Moreover, the GI Bill is a recruitment tool. With a good benefit comes improved recruiting. Unfortunately, this legislation ignores that fact. Meanwhile, it seeks to create different classes of veterans simply based on the length of their service and the benefits to which they would be eligible. PVA has long opposed any suggestion that one veteran's service is any more honorable than another veteran's service simply because he or she served longer.
The "Veterans Benefits Enhancement Act"
PVA cannot offer a specific position on the proposed "Veterans Benefits Enhancement Act." However, we would like to express serious concern with a couple of provisions included in the legislation-Section 201 and 202. PVA opposes these provisions of the legislation. Both provisions are intended to allow the Secretary to ignore decisions by the Court of Appeals for Veterans Claims (the Court) while they seek appeal to the Federal Circuit or legislation to overturn a court decision. The Secretary has an adequate remedy in situations where he believes the Court has issued a decision contrary to law or which otherwise adversely affects the "integrity of the program." He can simply seek the authority from the Court to stay cases before the agency where it is believed appropriate or seek expedited review by the Federal Circuit. If a particular court decision truly threatened the "integrity of a program," the Courts would almost certainly give the Secretary's view due consideration.
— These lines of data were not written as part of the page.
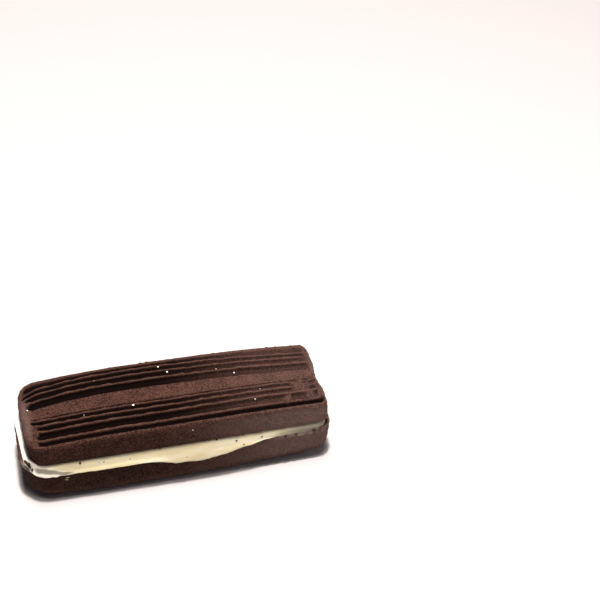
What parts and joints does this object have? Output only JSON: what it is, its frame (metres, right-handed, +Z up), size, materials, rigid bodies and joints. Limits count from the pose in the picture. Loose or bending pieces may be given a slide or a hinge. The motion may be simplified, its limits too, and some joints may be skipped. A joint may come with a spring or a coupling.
{
  "type": "chocolate sandwich biscuit",
  "caption": "Finger-shaped sandwich biscuit: a ridged, domed dark biscuit above and below a thin pale cream filling that bulges at one long side.",
  "frame": {"origin": "centre of the bounding box on the plane that the lower biscuit rests on", "axes": "+X along the length, towards the slanted, dented end; +Y away from the side where the cream bulges; +Z up"},
  "size_m": [0.0752, 0.0248, 0.0205],
  "materials": {
    "top_biscuit": "dry matte baked crumb",
    "cream_filling": "smooth soft satin cream",
    "bottom_biscuit": "dry matte baked crumb"
  },
  "bodies": {
    "root": {"top_biscuit": "top_biscuit", "cream_filling": "cream_filling", "bottom_biscuit": "bottom_biscuit"}
  },
  "joints": []
}
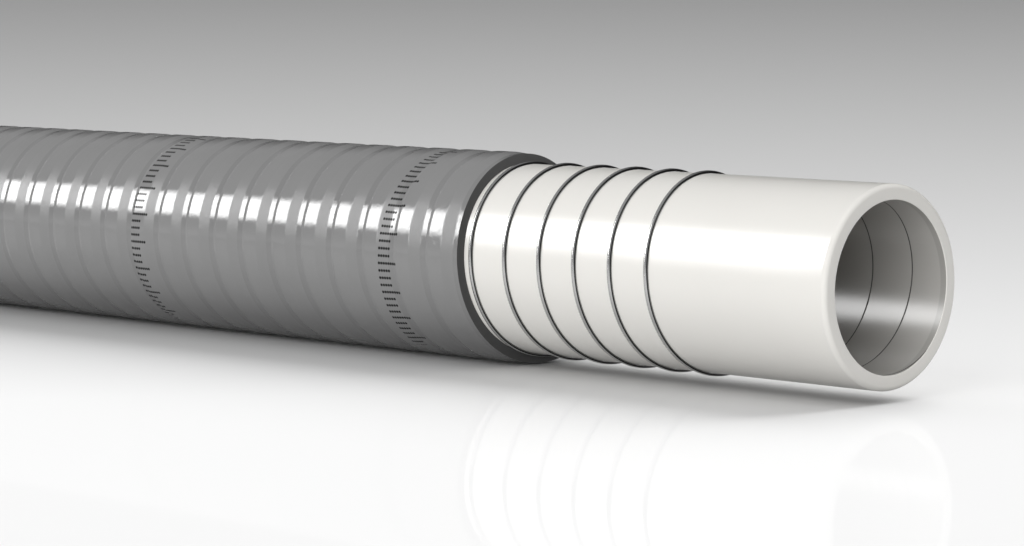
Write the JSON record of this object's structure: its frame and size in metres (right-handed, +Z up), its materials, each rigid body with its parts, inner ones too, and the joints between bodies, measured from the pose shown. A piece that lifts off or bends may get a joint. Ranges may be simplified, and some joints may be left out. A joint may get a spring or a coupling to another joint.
{
  "type": "pvc hose",
  "caption": "Length of wire-reinforced PVC suction hose, cut back in steps: a ribbed grey cover, a helical steel wire and a smooth white liner with an open bore.",
  "frame": {"origin": "on the ground under the middle of the hose", "axes": "+X along the hose towards its bare mouth, +Z up, as the hose lies"},
  "size_m": [0.336, 0.0504, 0.0504],
  "materials": {
    "liner_pvc": "smooth white flexible PVC",
    "steel_wire": "bright drawn steel wire",
    "cover_pvc": "semi-gloss grey PVC with low helical ribs"
  },
  "bodies": {
    "root": {"inner_tube": "liner_pvc", "wire_helix": "steel_wire", "outer_cover": "cover_pvc"}
  },
  "joints": []
}
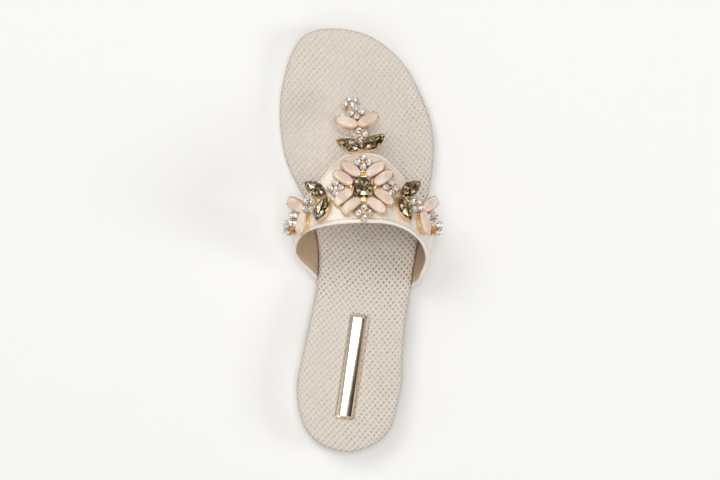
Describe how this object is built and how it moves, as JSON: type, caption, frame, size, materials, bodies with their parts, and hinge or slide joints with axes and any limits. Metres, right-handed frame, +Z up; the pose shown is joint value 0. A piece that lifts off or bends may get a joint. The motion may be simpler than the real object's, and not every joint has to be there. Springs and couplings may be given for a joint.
{
  "type": "embellished thong slide",
  "caption": "Right-foot flat thong slide: arched strap and clear toe post under a stone-set metal ornament, padded lattice footbed with a plain inset bar, rubber sole with low heel.",
  "frame": {"origin": "centre of the model's box in plan, at the ground under heel and ball", "axes": "+Y from heel to toe, +X to the outer side of the right foot, +Z up"},
  "size_m": [0.0938, 0.248, 0.0652],
  "materials": {
    "rubber": "matt moulded rubber, light tan",
    "lattice_cloth": "cream lattice-woven cover with taupe pits, soft sheen",
    "patent_leather": "cream patent, soft gloss, tan lining",
    "clear_vinyl": "clear flexible vinyl, glossy",
    "pale_metal": "polished pale gold plate, bevelled",
    "gold_metal": "polished warm gold settings",
    "pink_opal": "milky pink resin stone, bevelled, glossy",
    "smoky_glass": "dark smoky faceted glass, foiled",
    "crystal": "clear faceted crystal, foiled"
  },
  "bodies": {
    "root": {"outsole": "rubber", "footbed": "lattice_cloth", "strap": "patent_leather", "toe_post": "clear_vinyl", "inset_bar": "pale_metal", "flower_frame": "gold_metal", "toe_arm_frame": "gold_metal", "medial_arm_frame": "gold_metal", "lateral_arm_frame": "gold_metal", "centre_stone": "smoky_glass", "petal_1": "pink_opal", "petal_2": "pink_opal", "petal_3": "pink_opal", "petal_4": "pink_opal", "petal_5": "pink_opal", "petal_6": "pink_opal", "petal_7": "pink_opal", "petal_8": "pink_opal", "smoky_stone_toe_1": "smoky_glass", "smoky_stone_toe_2": "smoky_glass", "smoky_stone_medial_1": "smoky_glass", "smoky_stone_medial_2": "smoky_glass", "smoky_stone_lateral_1": "smoky_glass", "smoky_stone_lateral_2": "smoky_glass", "pink_stone_toe_1": "pink_opal", "pink_stone_toe_2": "pink_opal", "pink_stone_medial_1": "pink_opal", "pink_stone_medial_2": "pink_opal", "pink_stone_lateral_1": "pink_opal", "pink_stone_lateral_2": "pink_opal", "crystal_cluster_flower_1": "crystal", "crystal_cluster_flower_2": "crystal", "crystal_cluster_flower_3": "crystal", "crystal_cluster_flower_4": "crystal", "crystal_cluster_toe_1": "crystal", "crystal_cluster_toe_2": "crystal", "crystal_cluster_toe_3": "crystal", "crystal_cluster_medial_1": "crystal", "crystal_cluster_medial_2": "crystal", "crystal_cluster_medial_3": "crystal", "crystal_cluster_lateral_1": "crystal", "crystal_cluster_lateral_2": "crystal", "crystal_cluster_lateral_3": "crystal"}
  },
  "joints": []
}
As it stands, we are unaware of any similar federal agency which has legislative authority to ignore court decisions. Such authority would be extraordinary.
PVA appreciates the efforts of this Committee to address the many benefits available to the men and women who have served and sacrificed so much for this country. We is pleased that the Committee has chosen to make education benefits for service members and veterans a central them of the legislation on the agenda. We look forward to working with you to advance these measures through the Congress so that service members, veterans and their families can begin to take advantage of these meaningful changes.
Thank you again for the opportunity to testify. I would be happy to answer any questions that you might have.